Whitney Museum of American Art
"At Nos. 8-12 is the Whitney Museum of American Art, founded in 1931 'to help create rather than conserve a tradition.' It exhibits the works of Whistler, Ryder, Homer, Eakins, and La Farge, as well as the works of living American artists of greater and lesser fame, including the painters Sloan, Gropper, Davis, and Kuniyoshi, and sculptors Davidson, Lachaise, Noguchi, Robus, and Zorach. Murals by Thomas Benton decorate the library. The museum was founded and endowed by the sculptor, Gertrude Vanderbilt Whitney (NYC Guide, pp. 137-138)."
Gertrude Vanderbilt Whitney saw American artists struggling to exhibit and sell their work because of new ideas. This began Whitney's journey of buying and showing artwork of unrepresented individuals. Later she founded her own Museum in 1930, when the Metropolitan Museum of Art declined her gift of hundreds of pieces in her collection (Whitney, accessed July 25, 2024).

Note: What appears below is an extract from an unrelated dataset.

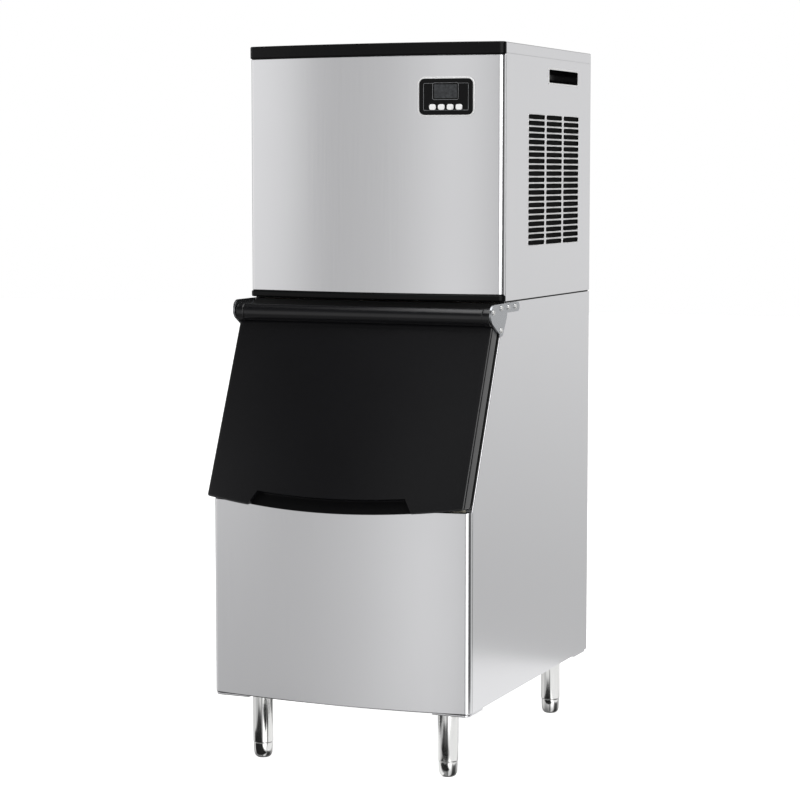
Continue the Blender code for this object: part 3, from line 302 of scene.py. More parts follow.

During the time of founding this museum, Noel L. Miller was converting three-row houses into one building to construct the first museum of Whitney's (Wikipedia 2024). When opened in 1931, Juliana Force became the first director of the museum. The museum's focus was to display new and exciting works of American artists.
The collection of this Museum has now outgrew itself twice and has moved locations, however, the museum will never forget Whitney who founded the museum and the work since her passing in 1942.